[start Provided material]
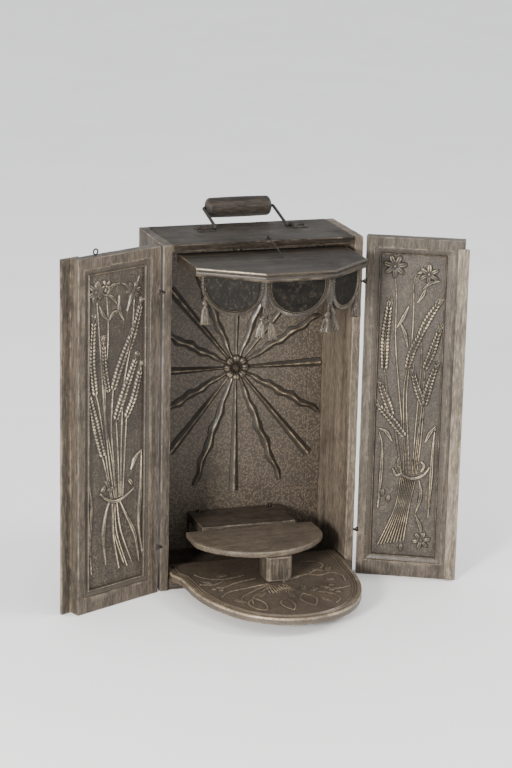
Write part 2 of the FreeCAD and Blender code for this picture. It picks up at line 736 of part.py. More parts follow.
# The hook: a loop about the staple's crown, a straight shank and a turned-down tip.
pivot = FreeCAD.Vector(number(hook_x), number(hook_y), number(hook_z))
tip_foot = DRIVING["canopy_top"] + HOOK_CLEARANCE
bend = FreeCAD.Vector(DRIVING["catch_x"], number(FRONT) + DRIVING["catch_y"],
                      tip_foot + TIP_LENGTH)
shank_way = (bend - pivot).normalize()
shank_start = pivot + shank_way * DRIVING["hook_loop"]
hook_loop = ring("hook_loop", hook_x, hook_y, hook_z, (1, 0, 0), dim("hook_loop"), dim("hook_wire"))
hook_shank = rod("hook_shank", *shank_start, shank_way, dim("hook_wire"),
                 (bend - shank_start).Length)
hook_tip = rod("hook_tip", *bend, (0, 0, -1), dim("hook_wire"), TIP_LENGTH)
hook_elbow = doc.addObject("Part::Sphere", "hook_elbow")
bind(hook_elbow, "Radius", dim("hook_wire"))
place(hook_elbow, *bend)
node("latch_hook", fuse("latch_hook_wire", [hook_loop, hook_shank, hook_elbow, hook_tip]))

# ---------------------------------------------------------------- the shelf

SHELF_OFFSETS = (-52.0, 52.0)
SHELF_EYE_SLOPE = 0.3
SHELF_NOTCH_BELOW = 1.0
SHELF_NOTCH_BACK = 12.0
SHELF_NOTCH_HEIGHT = 20.0
shelf_under = dim("shelf_top") - dim("shelf_thick")
shelf_pivot_y = FRONT + dim("shelf_axis")
shelf_corners = [(dim("shelf_half"), dim("shelf_back")), (-dim("shelf_half"), dim("shelf_back"))]
shelf_corners += rounded_front(dim("shelf_half"), dim("shelf_front"), dim("shelf_side_radius"),
                               dim("shelf_widest"))
node("shelf_board", plate("shelf_board", shelf_corners, dim("shelf_thick"), 0, FRONT, shelf_under))

BACK_PLAY = 0.6
rear_depth = dim("case_depth") - dim("back_thick") - BACK_PLAY - dim("shelf_back")
rear = box("rear_blank", -dim("rear_half"), FRONT + dim("shelf_back"), shelf_under,
           dim("rear_half") * 2, rear_depth, dim("rear_top") - shelf_under)
node("shelf_rear_board", cut("rear_cut", rear, hinge_notches(
    "rear", shelf_pivot_y, shelf_under - SHELF_NOTCH_BELOW, SHELF_NOTCH_BACK, SHELF_NOTCH_HEIGHT,
    SHELF_OFFSETS)))

BATTEN_OFFSETS = (-38.0, 44.0)
BATTEN_WIDTH = 14.0
BATTEN_THICK = 6.0
BATTEN_LENGTH = 78.0
BATTEN_AHEAD = 36.0
battens = [box("batten_%d" % index, x - BATTEN_WIDTH / 2, FRONT + dim("shelf_back") - BATTEN_AHEAD,
               shelf_under - BATTEN_THICK, BATTEN_WIDTH, BATTEN_LENGTH, BATTEN_THICK)
           for index, x in enumerate(BATTEN_OFFSETS)]
node("shelf_battens", group("battens", battens))

LEG_GAP = 0.4
LEG_CHAMFER = 3.2
LEG_AHEAD = 3.0
board_top = dim("floor_thick") + dim("board_lift") + dim("board_thick")
leg_height = shelf_under - board_top - LEG_GAP
leg_low = dim("leg_shift") - dim("leg_width") / 2
leg_high = dim("leg_shift") + dim("leg_width") / 2
leg_front = -dim("shelf_front") - LEG_AHEAD
leg_back = leg_front + dim("leg_depth")
leg_corners = [
    (leg_low + LEG_CHAMFER, leg_front), (leg_high - LEG_CHAMFER, leg_front),
    (leg_high, leg_front + LEG_CHAMFER), (leg_high, leg_back),
    (leg_low, leg_back), (leg_low, leg_front + LEG_CHAMFER)]
node("shelf_leg", plate("shelf_leg", leg_corners, leg_height, 0, FRONT, board_top + LEG_GAP))

level_hinge("shelf", shelf_pivot_y, dim("rear_top"), SHELF_OFFSETS, (0, 1, 0), (0, -1, -SHELF_EYE_SLOPE))

# ---------------------------------------------------------------- the base board

BOARD_OFFSETS = (-70.0, 70.0)
NOTCH_PAST = 2.0
board_under = dim("floor_thick") + dim("board_lift")
board_pivot_z = board_under + dim("board_thick") / 2
SHOULDER_FRONT = 22.0
SHOULDER_BACK = 6.0
SHOULDER_FLARE = 2.0
shoulder = dim("board_half") + SHOULDER_FLARE
front_corners = rounded_front(dim("board_half"), dim("board_reach"), dim("board_side_radius"),
                              -dim("board_widest"))
board_corners = [
    (dim("board_inner_half"), dim("board_axis")), (-dim("board_inner_half"), dim("board_axis")),
    (-dim("board_inner_half"), -SHOULDER_BACK), (dim("board_shift") - shoulder, -SHOULDER_FRONT)]
board_corners += [(corner[0] + dim("board_shift"), *corner[1:]) for corner in front_corners]
board_corners += [(dim("board_shift") + shoulder, -SHOULDER_FRONT),
                  (dim("board_inner_half"), -SHOULDER_BACK)]
base = plate("base_board", board_corners, dim("board_thick"), 0, FRONT, board_under)
for index, offset in enumerate(BOARD_OFFSETS):
    reach = dim("notch_width") / 2
    slot = outline(base, "base_slot_%d" % index, [
        (offset - reach, dim("board_axis") - dim("notch_reach")),
        (offset + reach, dim("board_axis") - dim("notch_reach")),
        (offset + reach, dim("board_axis") + NOTCH_PAST),
        (offset - reach, dim("board_axis") + NOTCH_PAST)])
    pocket = base.newObject("PartDesign::Pocket", "base_pocket_%d" % index)
    pocket.Profile = slot
    pocket.Type = "ThroughAll"
    pocket.Reversed = True
node("base_board", base)

level_hinge("board", FRONT + dim("board_axis"), board_pivot_z, BOARD_OFFSETS,
            (0, 0, -1), (0, -1, 0))

# ---------------------------------------------------------------- the handle

bail_y = FRONT + dim("bail_axis")
bail_z = dim("case_height") + dim("bail_wire") + dim("bail_clearance")
BEND = 3.5


def bail_path():
    """The bail's centre line, in its own plane, as straight runs joined by tangent arcs."""
    left_x = -DRIVING["bail_left"]
    right_x = DRIVING["bail_right"]
    foot = DRIVING["bail_foot"]
    reach = DRIVING["bail_reach"]
    corners = [(left_x - foot, 0), (left_x, 0), (left_x, reach), (right_x, reach),
               (right_x, 0), (right_x + foot, 0)]
    points = [FreeCAD.Vector(x, y, 0) for x, y in corners]
    edges = []
    start = points[0]
    for before, corner, after in zip(points, points[1:], points[2:]):
        entry = corner + (before - corner).normalize() * BEND
        leave = corner + (after - corner).normalize() * BEND
        inward = (entry + leave - corner * 2).normalize()
        middle = corner + inward * BEND * (math.sqrt(2) - 1)
        edges.append(Part.LineSegment(start, entry).toShape())
        edges.append(Part.Arc(entry, middle, leave).toShape())
        start = leave
    edges.append(Part.LineSegment(start, points[-1]).toShape())
    return Part.Wire(edges)


path = bail_path()
bail_end = path.Edges[0].Vertexes[0].Point
circle = Part.Wire([Part.Circle(bail_end, AXES["x"], DRIVING["bail_wire"]).toShape()])
node("handle_bail", free_shape("bail", path.makePipeShell([circle], True, True)),
     0, bail_y, bail_z, "x", dim("bail_lean"))

# The grip is a turned cylinder with rounded ends, bored for the bail. Each step of its rounding
# is how far in from the full radius and how far in from the end.
END_STEPS = ((6.3, 0), (2.25, 1.3), (0.8, 4.5), (0, 9.0))
GRIP_PLAY = 0.1
grip_radius = dim("grip_radius")
grip_half = dim("grip_length") / 2
grip_bore = dim("bail_wire") + GRIP_PLAY
grip_profile = [(grip_bore, -grip_half)]
grip_profile += [(grip_radius - inward, -grip_half + along) for inward, along in END_STEPS]
grip_profile += [(grip_radius - inward, grip_half - along) for inward, along in reversed(END_STEPS)]
grip_profile.append((grip_bore, grip_half))
grip_middle = (dim("bail_right") - dim("bail_left")) / 2
lean = math.radians(DRIVING["bail_lean"])
node("handle_grip", turned_body("handle_grip", grip_profile, grip_middle,
                                bail_y + dim("bail_reach") * math.cos(lean),
                                bail_z + dim("bail_reach") * math.sin(lean), "z", -90))

# Two sheet saddles hold the bail's feet, each with four nails.
SADDLE_LENGTH = 22.0
SADDLE_GRIP = 16.5
SADDLE_WIDTH = 27.0
SADDLE_SHEET = 1.1
SADDLE_STOP = 1.5
SADDLE_NAILS = ((4.0, -10.0), (4.0, 10.0), (17.0, -10.0), (17.0, 10.0))
SADDLE_NAIL_RADIUS = 1.5
SADDLE_NAIL_LENGTH = 8.3
SADDLE_NAIL_HEAD = 0.8
PAST = 1.0
saddle_bore = dim("bail_wire") + dim("bail_clearance")
saddle_outer = saddle_bore + SADDLE_SHEET
left_stop = -dim("bail_left") - BEND - SADDLE_STOP
right_stop = dim("bail_right") + BEND + SADDLE_STOP
saddles = []
saddle_nails = []
for name, first, grip_first in (("left", left_stop - SADDLE_LENGTH, left_stop - SADDLE_GRIP),
                                ("right", right_stop, right_stop)):
    low = first - PAST
    long = SADDLE_LENGTH + PAST * 2
    sheet_plate = box("saddle_plate_" + name, first, bail_y - SADDLE_WIDTH / 2, dim("case_height"),
                      SADDLE_LENGTH, SADDLE_WIDTH, SADDLE_SHEET)
    crown = rod("saddle_crown_" + name, grip_first, bail_y, bail_z, (1, 0, 0), saddle_outer,
                SADDLE_GRIP)
    skirt = box("saddle_skirt_" + name, grip_first, bail_y - saddle_outer, dim("case_height"),
                SADDLE_GRIP, saddle_outer * 2, saddle_bore)
    below = box("saddle_below_" + name, low, bail_y - SADDLE_WIDTH / 2,
                dim("case_height") - saddle_outer * 2, long, SADDLE_WIDTH, saddle_outer * 2)
    bore = rod("saddle_bore_" + name, low, bail_y, bail_z, (1, 0, 0), saddle_bore, long)
    slot = box("saddle_slot_" + name, low, bail_y - saddle_bore, dim("case_height") - PAST, long,
               saddle_bore * 2, saddle_bore + PAST)
    form = fuse("saddle_form_" + name, [sheet_plate, crown, skirt])
    saddles.append(cut("saddle_" + name, form, [below, bore, slot]))
    nail_foot = dim("case_height") + SADDLE_SHEET + SADDLE_NAIL_HEAD - SADDLE_NAIL_LENGTH
    for count, (along, aside) in enumerate(SADDLE_NAILS):
        saddle_nails.append(rod("saddle_nail_%s_%d" % (name, count), first + along, bail_y + aside,
                                nail_foot, (0, 0, 1), SADDLE_NAIL_RADIUS, SADDLE_NAIL_LENGTH))
node("handle_saddles", group("saddles", saddles))
node("saddle_nails", group("saddle_nail_set", saddle_nails))

# ---------------------------------------------------------------- checks and export

doc.recompute()
for thing in doc.Objects:
    if "Invalid" in thing.State or "Error" in thing.State:
        raise RuntimeError("%s failed: %s" % (thing.Name, thing.State))
os.makedirs("parts", exist_ok=True)
for thing in NODES:
    shape = thing.Shape
    if shape.isNull() or not shape.isValid() or not shape.Solids:
        raise RuntimeError("%s has no valid solid" % thing.Label)
    shape.exportStep("parts/%s.step" % thing.Label)
    print("%-24s solids %d volume %.0f" % (thing.Label, len(shape.Solids), shape.Volume))
print("%d nodes" % len(NODES))
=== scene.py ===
import json
import math

import bmesh
import bpy
import numpy as np
from mathutils import Matrix, Vector, kdtree, noise


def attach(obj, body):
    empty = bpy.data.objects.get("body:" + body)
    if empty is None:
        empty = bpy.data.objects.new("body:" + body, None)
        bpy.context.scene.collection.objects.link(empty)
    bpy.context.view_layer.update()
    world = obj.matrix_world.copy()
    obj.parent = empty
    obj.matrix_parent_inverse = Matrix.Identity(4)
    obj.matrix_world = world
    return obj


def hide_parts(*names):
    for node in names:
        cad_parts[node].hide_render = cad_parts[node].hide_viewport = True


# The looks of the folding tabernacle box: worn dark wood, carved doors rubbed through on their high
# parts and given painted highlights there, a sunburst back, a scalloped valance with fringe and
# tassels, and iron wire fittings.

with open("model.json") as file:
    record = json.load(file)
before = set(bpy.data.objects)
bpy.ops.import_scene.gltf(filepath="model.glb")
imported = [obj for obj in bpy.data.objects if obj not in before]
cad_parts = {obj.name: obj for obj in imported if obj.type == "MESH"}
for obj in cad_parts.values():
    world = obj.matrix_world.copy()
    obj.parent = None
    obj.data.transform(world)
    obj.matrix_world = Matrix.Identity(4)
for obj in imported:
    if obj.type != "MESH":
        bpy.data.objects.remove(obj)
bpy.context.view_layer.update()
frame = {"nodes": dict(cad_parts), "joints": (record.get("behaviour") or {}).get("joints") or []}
nodes = frame["nodes"]
MM = 0.001
X_AXIS = Vector((1, 0, 0))
Y_AXIS = Vector((0, 1, 0))
Z_AXIS = Vector((0, 0, 1))


# ---------------------------------------------------------------- materials

MATERIALS = {}
# How fast the wood's noises change along its grain and across it.
GRAIN = (5.0, 75.0)
PORES = (14.0, 420.0)
STREAKS = (9.0, 160.0)
SCUFFS = (75.0, 430.0)
# Tones taken from a material's own: the wood's pores and bright streaks, and the carving's darker tone,
# which paints shade in its pits and also serves for its grime, cuts and bare grain.
PORE_SHADE = 0.42
STREAK_LIGHT = 1.5
SHADE_AND_GRIME_TONE = 0.35
GILDING = 0.25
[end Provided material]
▶ [Given exercise] Your task is to give again the lines from the one containing "checks and export" to the one containing "for node in", both lines included, exactly and without anything added.

▶ [Task result]
# ---------------------------------------------------------------- checks and export

doc.recompute()
for thing in doc.Objects:
    if "Invalid" in thing.State or "Error" in thing.State:
        raise RuntimeError("%s failed: %s" % (thing.Name, thing.State))
os.makedirs("parts", exist_ok=True)
for thing in NODES:
    shape = thing.Shape
    if shape.isNull() or not shape.isValid() or not shape.Solids:
        raise RuntimeError("%s has no valid solid" % thing.Label)
    shape.exportStep("parts/%s.step" % thing.Label)
    print("%-24s solids %d volume %.0f" % (thing.Label, len(shape.Solids), shape.Volume))
print("%d nodes" % len(NODES))
=== scene.py ===
import json
import math

import bmesh
import bpy
import numpy as np
from mathutils import Matrix, Vector, kdtree, noise


def attach(obj, body):
    empty = bpy.data.objects.get("body:" + body)
    if empty is None:
        empty = bpy.data.objects.new("body:" + body, None)
        bpy.context.scene.collection.objects.link(empty)
    bpy.context.view_layer.update()
    world = obj.matrix_world.copy()
    obj.parent = empty
    obj.matrix_parent_inverse = Matrix.Identity(4)
    obj.matrix_world = world
    return obj


def hide_parts(*names):
    for node in names:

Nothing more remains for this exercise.